We detest the stigma of Arkansas as a “poor state” but few can argue that poverty is too much a part of our economy. So, we suppose it is out of character for Arkansas to seem to be a leader in something considered liberal such as raising the minimum wage.

But, again referring to our status as a “poor” state, the Washington Post article said, “given the state’s low cost of living and modest salaries, entry-level workers will soon be better off financially in Arkansas than in places such as California, New York and the District of Columbia that are hiking their minimum wages to $15 an hour.
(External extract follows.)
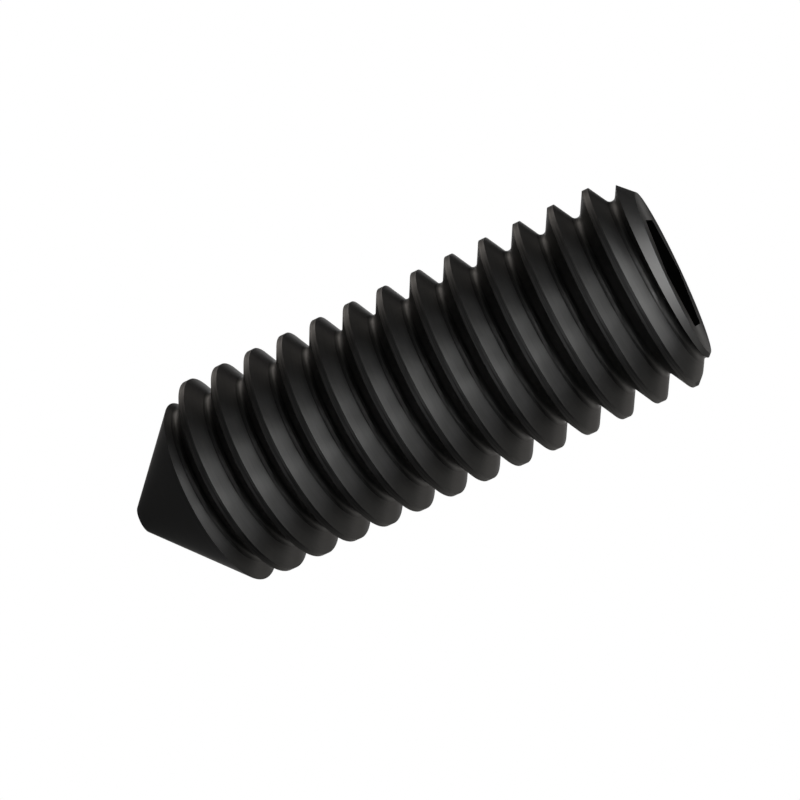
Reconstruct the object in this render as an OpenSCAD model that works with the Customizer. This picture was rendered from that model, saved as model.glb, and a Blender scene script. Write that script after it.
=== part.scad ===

“By 2021,” the article continued, “a minimum wage worker in Arkansas will earn nearly 70 percent as much as the median worker in the state, according to analysis by Jeremy Horpedahl, assistant professor of economics at the University of Central Arkansas. For that to be true in the District of Columbia, the minimum wage would have to be $23 an hour.”

That puts us in a kind of rarified economic strata, but it will be interesting to see how it all translates in fiscal reality. Will small business owners, instead of paying higher wages to the same number of workers, need to lay off some employees for the bottom line to be able to pay the increased amounts?

That question was raised in the Washington Post article that reported, “There is widespread agreement among economists that raising the minimum wage too high would cause job losses, but no one really knows what amount ‘too high’ is. Evidence so far suggests there have been few, if any, job cuts in places where entry-level wages have risen.”

Opinions are varied in the state with the article saying Gov. Asa Hutchinson warned the minimum wage hike would be a “job-killer” while a small business proprietor who owns a Little Rock restaurant said, “I voted for it. I’m very proud of Arkansas for this. Voters sent a very progressive message on wages in a state that is not very progressive.”

It is refreshing to hear Arkansas referred to as progressive, but it will be interesting to see if it is effective in lifting workers out of poverty without a parallel effect of reducing the number of jobs in the state.